In 12 games against the Rangers this season, Seager is hitting .396
with 12 RBIs, five extra-base hits and a .646 slugging percentage.
He is hitting .337 with a .667 slugging percentage against Texas
over his four-year career.
"That's just one of those weird things," he said. "That's baseball.
I'd like to be able to do it against everybody."
Seager drove in the Mariners' first three runs before scoring on
left fielder Dustin Ackley's single in the eighth.
Seattle starter Hisashi Iwakuma (5-3) allowed just one run off six
hits over eight innings of work as the Mariners (34-35) snapped
their five-game losing streak.
In the hours before Sunday's game, Iwakuma didn't even think he'd be
able to make the start. A sore neck hampered him throughout his
pre-game stretch, so much so that a Seattle trainer had to be called
in to loosen it up.
"I needed to pitch today," Iwakuma said after earning the win. "I
felt responsible, especially after (Seattle) losing five in a row,
so I needed to go out there."
Texas (34-35) got its lone run on a solo homer by Brad Snyder in the
second inning, giving the Rangers a 1-0 lead. It was Snyder's first
"I'm not going to lie: I've been working for that first big-league
homer for a long time," said Snyder, the father of a young son whose
own dad was watching the game on television back in Ohio. "It is a
big sigh of relief to get that first one out of the way. Especially
on Father's Day, it's something I'll never forget."
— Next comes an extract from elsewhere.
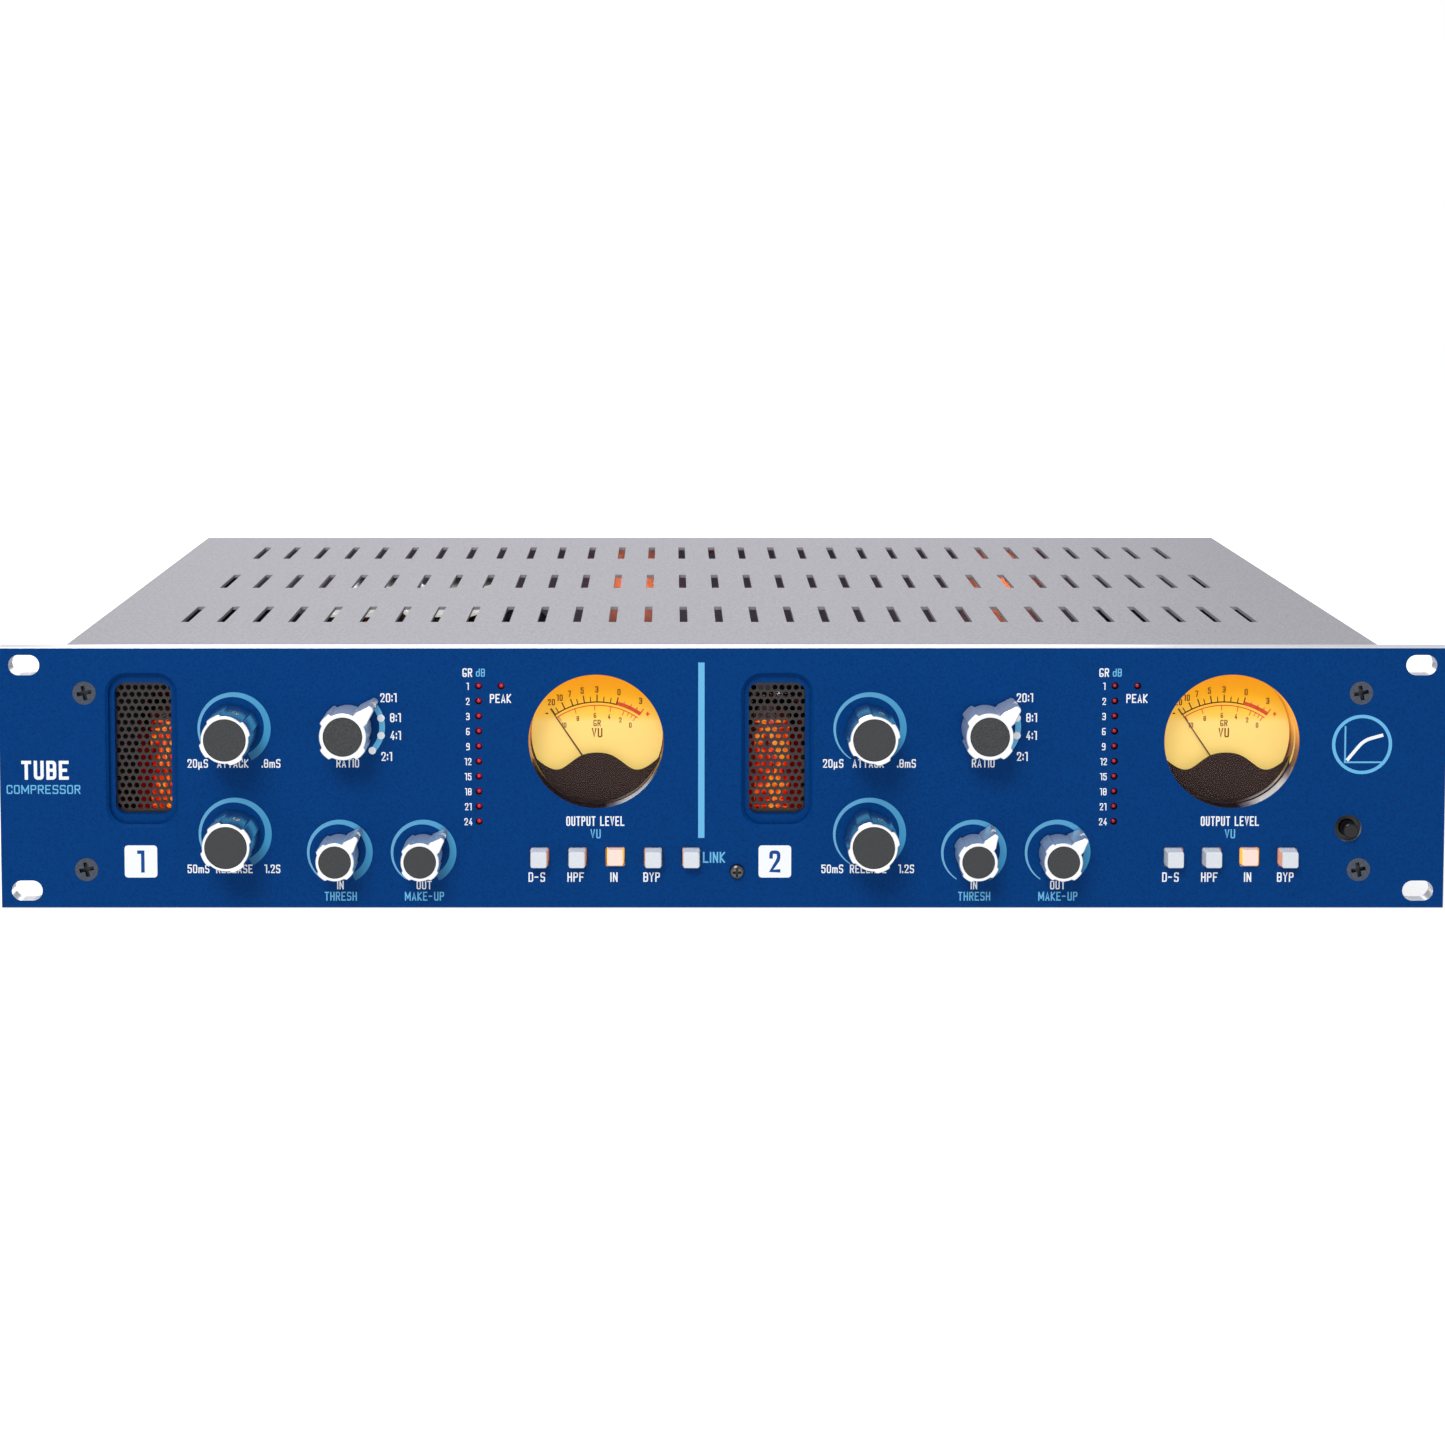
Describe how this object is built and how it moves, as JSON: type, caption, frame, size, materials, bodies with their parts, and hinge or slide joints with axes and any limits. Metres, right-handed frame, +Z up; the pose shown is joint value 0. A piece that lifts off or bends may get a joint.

Seager, who already had a pair of singles, hit a two-out, two-run
double in the fifth to put the Mariners ahead 2-1. He added another
RBI double in the eighth for a 3-1 lead before scoring on Ackley's
RBI single. Seattle scored its final run on shortstop Brad Miller's
sacrifice fly in the eighth.
"We certainly weren't trying to give him anything on the inside of
the plate," Texas manager Ron Washington said, "and when we did, he
Seattle did most of its damage against Texas reliever Robbie Ross
Jr., who gave up three runs off four hits before rookie Ben Rowen
came on for him in the eighth. Rowen, making his major league debut,
got three outs in the eighth to end Seattle's three-run inning.
Texas starter Nick Martinez (1-4) went six innings, allowing two
earned runs off nine hits.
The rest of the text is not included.